# RETRAINING SCRIPT

- Models gradually lose predictive power over time (data drifts, the market evolves...)
- There is no fixed rule for how often to retrain (e.g., insurance or energy companies may retrain every 5 years, while in digital advertising it can be every few seconds). 
- Typically, retraining is triggered when predictive performance drops by 5–10%. 
- We’ll keep this code ready, although the one we’ll actually use is the execution script. 

IMPORTANT: This  code must be executed in the exact same environment in which it was originally created.

The enviroment can be installed on a new machine using the *riesgos.yml* file created (or activated) during the project setup.

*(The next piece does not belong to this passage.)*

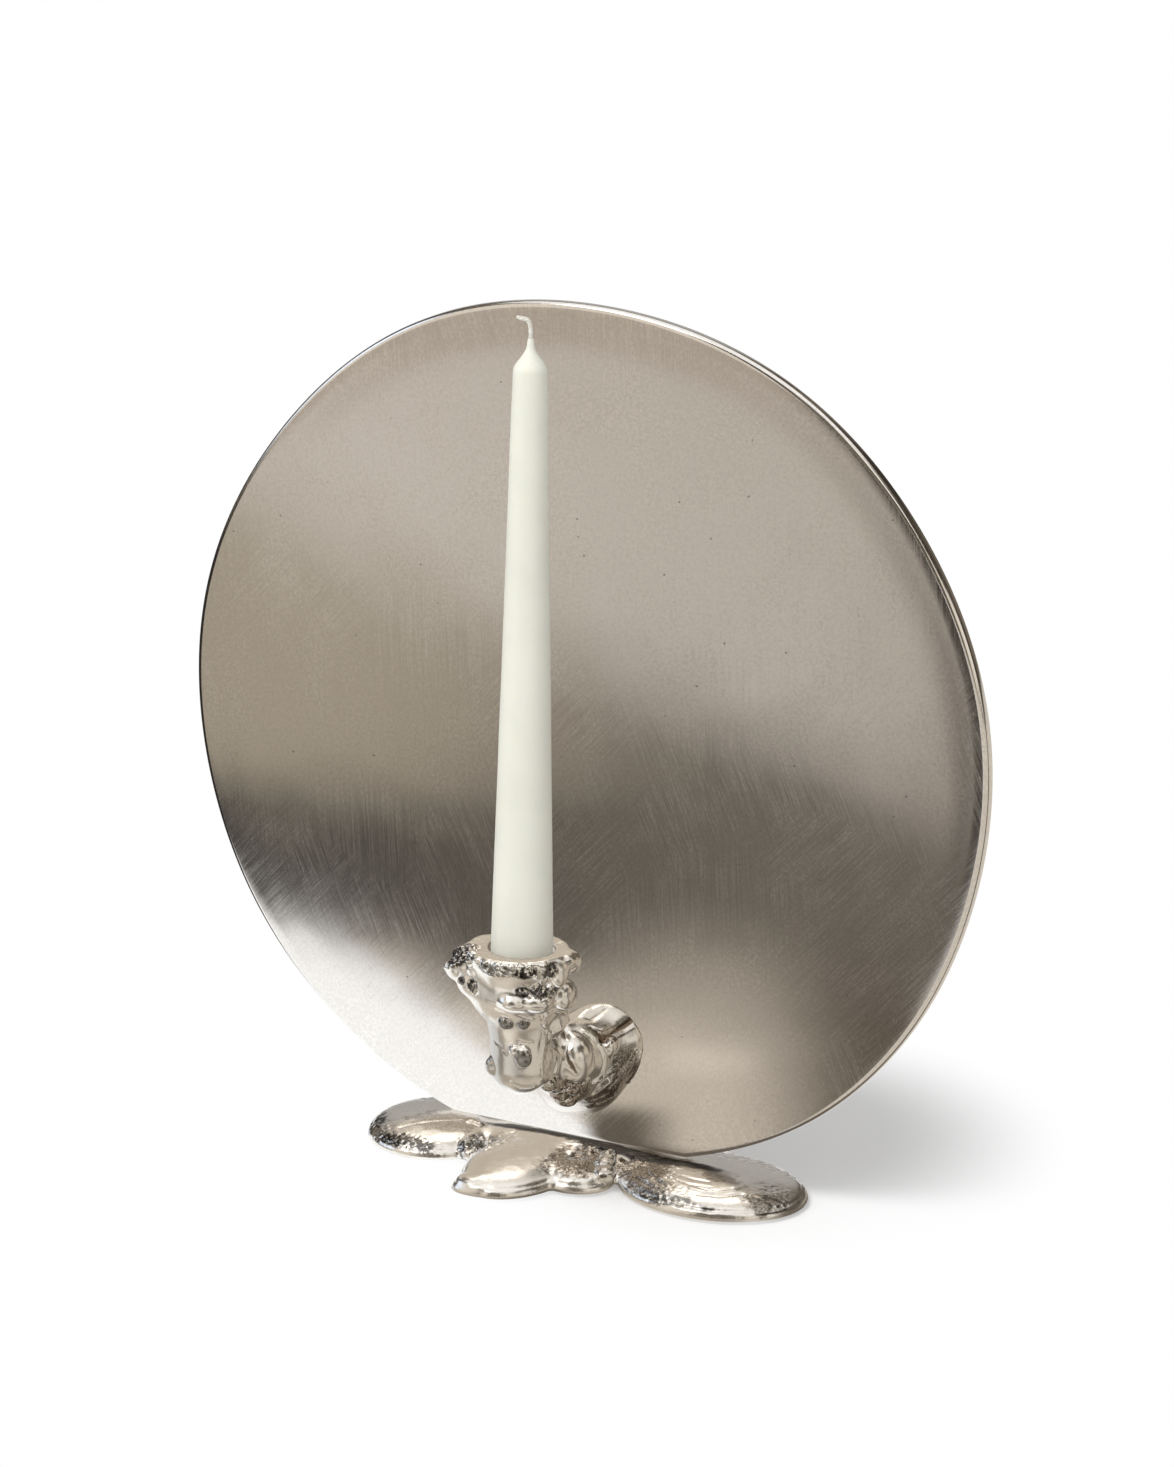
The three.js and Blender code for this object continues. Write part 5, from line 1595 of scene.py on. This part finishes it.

Copy the file *riesgos.yml* to your working directory and run this command in the terminal (or Anaconda Prompt): 

*conda env create --file riesgos.yml --name riesgos*

In [1]:
import pandas as pd
import cloudpickle
import os
import warnings 
warnings.filterwarnings("ignore")

# Import dataset
project_path = '/Users/rober/retail-stockout-risk-scoring/'
file_name_data = 'retail_store_inventory.csv'
path = project_path + '/02_Data/01_Raw/' + file_name_data 
df = pd.read_csv(path)

# --- Transformations outside the pipeline ---

# Rename columns
df = df.rename(columns={
    "Date": "date",
    "Store ID": "store_id",
    "Product ID": "product_id",
    "Category": "category",
    "Region": "region",
    "Inventory Level": "inventory_level",
    "Units Sold": "units_sold",
    "Units Ordered": "units_ordered",
    "Demand Forecast": "demand_forecast",
    "Price": "price",
    "Discount": "discount",
    "Weather Condition": "weather",
    "Holiday/Promotion": "holiday_promo",
    "Competitor Pricing": "competitor_pricing",
    "Seasonality": "seasonality",
})

# Convert data types
df['holiday_promo'] = df['holiday_promo'].astype('category')
df['date'] = pd.to_datetime(df['date'])

# Create the target variable: stockout_14d
df['stockout_14d'] = (df['inventory_level'] <= df['demand_forecast'] * 14).astype(int)

# X/y split
y = df['stockout_14d']
X = df.drop(columns=['stockout_14d'])


# --- PIPELINE ---

# Load UNTRAINED pipeline
pipe_retraining_path = project_path + '/04_Models/pipe_retraining.pkl'
with open(pipe_retraining_path, 'rb') as f:
    pipeline = cloudpickle.load(f)

# Retrain pipeline
pipeline.fit(X, y)

# Save new trained execution pipeline
pipe_execution_path = project_path + '/04_Models/pipe_execution.pkl'
with open(pipe_execution_path, 'wb') as f:
    cloudpickle.dump(pipeline, f)